The stakes are high for Comcast beyond just NBCSN and Peacock. Comcast also owns Sky, the British broadcaster and cable provider that has been English soccer’s No. 1 domestic outlet ever since the Premier League’s founding in 1992. If the season hadn’t resumed, Sky could have lost hundreds of millions of dollars. The Premier League said in early April its 20 teams could have lost a combined $1.25 billion.

To help get the money taps flowing again, every game for the rest of the season will be televised domestically. Believe it or not, that has never happened before. English soccer’s governing body has banned televising games in the 3 p.m. time slot since the 1960s as a way to protect attendance at lower-league games.

Sky will air 25 of its 64 games for free. There will be four games on the BBC — the flagship network’s first-ever Premier League broadcasts — and four streamed domestically by Amazon free of charge. Cable outlet BT Sport has the remaining 20 contests.

When White, Le Saux, and Dixon get to stadiums, they’ll have their temperatures taken. If anyone’s temperature is high, the crew will be pulled off the air and NBC will use the world feed.

Once inside the gates, the announcers will have to wear masks until air time, and they’ll be socially distanced. Moossa said the workspaces will be two to three times larger than the norm within English stadium’s often-cramped gantries.

Tottenham Hotspur's stadium in London was used as a relief center during England's coronavirus lockdown.
Matt Dunham / AP
Tottenham Hotspur's stadium in London was used as a relief center during England's coronavirus lockdown.

White said he has “a lot of confidence in the protocols,” and he wasn’t just being hopeful. He fell ill in late March with symptoms that he realized may have been COVID-19. Fortunately, he recovered in a few days.

“I’m certainly not being cavalier in terms of social distancing and not breaking any guidelines in terms of quarantining and lockdown in the U.K.,” he said, “but I would say it affected my mindset slightly, going into it with the confidence that perhaps I had contracted the virus and kind of come through it.”

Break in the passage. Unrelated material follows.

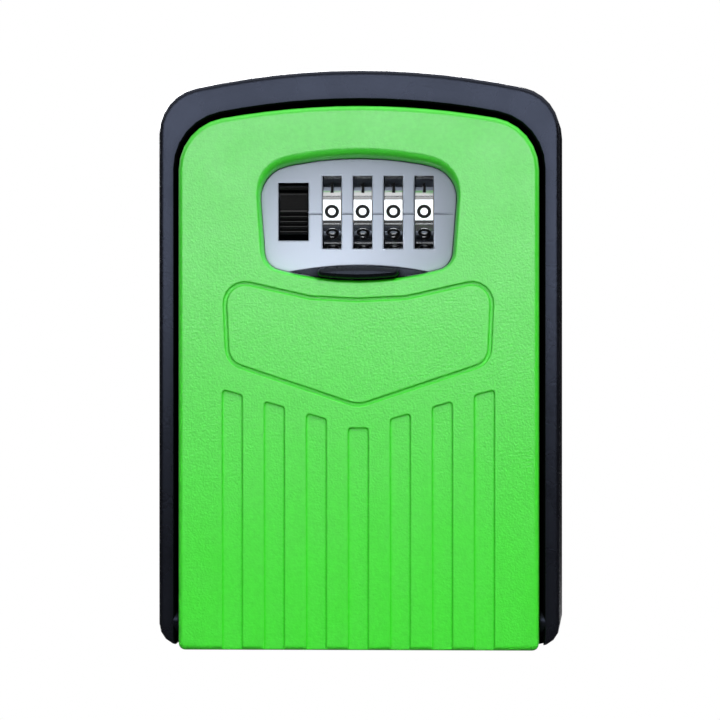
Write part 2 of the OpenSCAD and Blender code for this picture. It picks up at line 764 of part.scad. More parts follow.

NBC’s studio will be easier to handle, with on-air and production staff properly spread out. But life won’t be easy for Lowe and Earle. They both live in California — Lowe in Sacramento, Earle in Los Angeles — and will be away from their families for extended periods. Lowe will fly back west after 10 days, while Earle will stay east for the rest of the Premier League season.

“I have already been assured on a number of occasions by the airline [of] what they are doing,” Lowe said of her travel plans. “I have confidence in really every part of the journey from my front door to the front door of where I’m staying.”

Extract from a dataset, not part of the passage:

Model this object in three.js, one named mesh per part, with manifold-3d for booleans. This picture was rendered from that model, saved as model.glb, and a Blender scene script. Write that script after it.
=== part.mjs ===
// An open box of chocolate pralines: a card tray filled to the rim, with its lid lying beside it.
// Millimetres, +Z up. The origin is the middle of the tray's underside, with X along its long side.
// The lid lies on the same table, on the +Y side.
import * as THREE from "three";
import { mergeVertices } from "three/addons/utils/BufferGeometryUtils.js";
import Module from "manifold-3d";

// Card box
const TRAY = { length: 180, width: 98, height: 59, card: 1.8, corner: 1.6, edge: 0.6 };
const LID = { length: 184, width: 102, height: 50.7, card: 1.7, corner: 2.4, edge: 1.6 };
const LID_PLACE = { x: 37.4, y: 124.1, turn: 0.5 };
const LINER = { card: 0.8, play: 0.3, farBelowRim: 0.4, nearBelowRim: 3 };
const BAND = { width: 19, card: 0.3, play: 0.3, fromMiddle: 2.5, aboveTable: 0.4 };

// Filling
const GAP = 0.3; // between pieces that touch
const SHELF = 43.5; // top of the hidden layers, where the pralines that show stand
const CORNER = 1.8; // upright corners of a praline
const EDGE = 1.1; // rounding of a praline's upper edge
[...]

Both the coronavirus pandemic and the protests against racism in global soccer will get their share of air time. Players will wear the “Black Lives Matter” slogan in place of the names on their jerseys, and the Premier League will support all players who take a knee at games.

The protests are especially significant for Earle, who played in England for 18 years. He has been outspoken about racism in the country and the sport for decades.

“Those are huge steps for English football,” Earle said. “We have seen campaigns that have lasted maybe a weekend where we have had a little concentration on it, but things have tended to go away. … I feel as though this has got a different energy, a bigger determination to get things done.”